Sunday, 22 March 2026

BEATS OF LOVE

174.  Dogatana LP by  Kazumi Watanabe

AFTER SORTING through the family album, I realized a pic of my smiling grandmother with the bulk that was baby me on her lap was missing. 


Not that it matters coz it imprinted this pic in my mind. She died not long after and it left us with her husband and mother, folk my father could barely stomach. 





Regardless, every fortnight we made the trip to Audenshaw to visit her husband in his sombre bungalow and every fortnight he gave us god-awful fruit polos that stuck to our teeth. We, as children, couldn't speak coz he'd get snappy, so we just fumbled about with his brass ornaments until the clock thankfully said it was pub opening time. To compound the pain of the journey, the misery that was her mother lived nearby in a dreary block of flats, so we visited there too.

While her brother's car was outside, we had to wait in ours until he had driven off. He'd somehow talked the misery into disinheriting her daughter, so my father felt compelled to continue the feud by blaming him. I now have sympathy for my father as the people he was closest to, his mother and grandfather, were dead before I could even walk. 

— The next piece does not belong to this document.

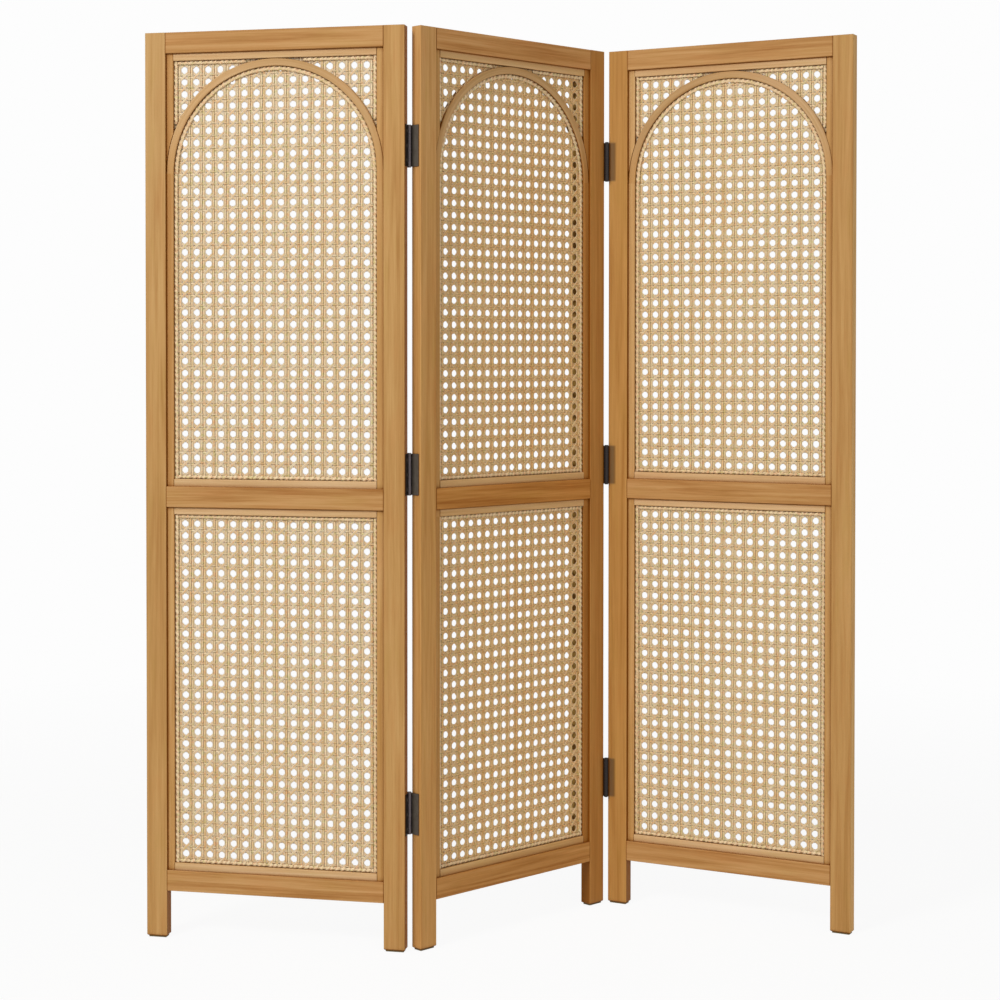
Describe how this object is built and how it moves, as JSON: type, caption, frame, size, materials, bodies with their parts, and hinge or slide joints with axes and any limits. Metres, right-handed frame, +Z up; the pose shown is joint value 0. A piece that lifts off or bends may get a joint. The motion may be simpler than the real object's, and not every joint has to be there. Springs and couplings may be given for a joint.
{
  "type": "folding screen",
  "caption": "Folding room screen: hinged wooden frames filled with woven cane webbing, each upper opening crossed by a bent arch strip, standing on its own legs.",
  "frame": {"origin": "on the floor, in the middle of the standing screen's bounding box", "axes": "+X across the screen to the right as seen from its arch side, +Y to the back, +Z up"},
  "size_m": [1.3392, 0.3738, 1.7],
  "materials": {
    "frame_wood": "satin honey-coloured wood with straight grain",
    "bead_wood": "pale satin wood strips",
    "cane": "natural woven cane, slightly glossy",
    "hinge_metal": "dark bronze, semi-matt",
    "foot_pad": "dark matt"
  },
  "bodies": {
    "center_panel": {"center_panel_left_stile": "frame_wood", "center_panel_right_stile": "frame_wood", "center_panel_top_rail": "frame_wood", "center_panel_middle_rail": "frame_wood", "center_panel_bottom_rail": "frame_wood", "center_panel_upper_cane": "cane", "center_panel_lower_cane": "cane", "center_panel_inner_frame": "frame_wood", "center_panel_edging": "cane", "center_panel_upper_beads": "bead_wood", "center_panel_lower_beads": "bead_wood", "center_panel_arch": "bead_wood", "center_panel_backing_arch": "frame_wood", "center_panel_foot_pads": "foot_pad", "left_hinge_top_center_leaf": "hinge_metal", "left_hinge_middle_center_leaf": "hinge_metal", "left_hinge_bottom_center_leaf": "hinge_metal", "left_hinge_pins": "hinge_metal", "right_hinge_top_center_leaf": "hinge_metal", "right_hinge_middle_center_leaf": "hinge_metal", "right_hinge_bottom_center_leaf": "hinge_metal", "right_hinge_pins": "hinge_metal", "center_panel_hinge_screws": "hinge_metal"},
    "left_panel": {"left_panel_left_stile": "frame_wood", "left_panel_right_stile": "frame_wood", "left_panel_top_rail": "frame_wood", "left_panel_middle_rail": "frame_wood", "left_panel_bottom_rail": "frame_wood", "left_panel_upper_cane": "cane", "left_panel_lower_cane": "cane", "left_panel_inner_frame": "frame_wood", "left_panel_edging": "cane", "left_panel_upper_beads": "bead_wood", "left_panel_lower_beads": "bead_wood", "left_panel_arch": "bead_wood", "left_panel_backing_arch": "frame_wood", "left_panel_foot_pads": "foot_pad", "left_hinge_top_outer_leaf": "hinge_metal", "left_hinge_middle_outer_leaf": "hinge_metal", "left_hinge_bottom_outer_leaf": "hinge_metal", "left_panel_hinge_screws": "hinge_metal"},
    "right_panel": {"right_panel_left_stile": "frame_wood", "right_panel_right_stile": "frame_wood", "right_panel_top_rail": "frame_wood", "right_panel_middle_rail": "frame_wood", "right_panel_bottom_rail": "frame_wood", "right_panel_upper_cane": "cane", "right_panel_lower_cane": "cane", "right_panel_inner_frame": "frame_wood", "right_panel_edging": "cane", "right_panel_upper_beads": "bead_wood", "right_panel_lower_beads": "bead_wood", "right_panel_arch": "bead_wood", "right_panel_backing_arch": "frame_wood", "right_panel_foot_pads": "foot_pad", "right_hinge_top_outer_leaf": "hinge_metal", "right_hinge_middle_outer_leaf": "hinge_metal", "right_hinge_bottom_outer_leaf": "hinge_metal", "right_panel_hinge_screws": "hinge_metal"}
  },
  "joints": [
    {"name": "left_fold", "type": "hinge", "parent": "center_panel", "child": "left_panel", "pos_m": [-0.17352, -0.15949, 0], "axis": [0, 0, 1], "range_deg": [-124, 56]},
    {"name": "right_fold", "type": "hinge", "parent": "center_panel", "child": "right_panel", "pos_m": [0.21519, 0.16307, 0], "axis": [0, 0, 1], "range_deg": [-108, 72]}
  ]
}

Things improved shortly before her husband died when I was in my teens and able to pick up his News of the World and take it into his bathroom before getting way too over excited looking at its racier pages. My parents were probably sympathetic to me splodging about and, though in no way encouraging my behaviour, recognized that it kept me quiet-ish. 

I think we all felt like we'd been to his funeral thousands of times before. I was philosophical about it, thinking, 'grandfather is dead, which is sad, but I never have to visit Audenshaw ever again or eat fruit polos.'

My mother always stated that things would've been very different had my grandmother survived. That pic of us both represents a love denied them, so seems apt that it is missing. 


Saturday, 7 March 2026

BEATS OF LOVE 

173. Free Energy by Bananagun

SYMPTOMS OF bulimia; binging and purging got interpreted through the lens of other psychiatric frameworks prevalent in the late 1950s.


Leading to misdiagnosis or classification under broader categories of disordered or neurotic, so my mother got sectioned. I never knew this in her lifetime, but I was told candidly by my sister. When I mentioned it to her surviving partner, he flippantly said, 'your mother was in the bottom block.' I was sad as I recalled how upset we both were leaving Horwich after my father quit his job.



He took us to Middleton, which also unbeknownst to me, was mother's birthplace before finally taking us back to her hometown. The draw was being with her own mother, despite some folk knowing her history. They held a silence that seems impossible now in such a loud, confessional world. I recall my ambivalence after giving up on the Mancunian dream to return home myself and the one pull factor of my mother, who understood my sadness more than I knew.


I miss that tangible love like when she knotted herself around me prior to my major surgery, so much it hurts still.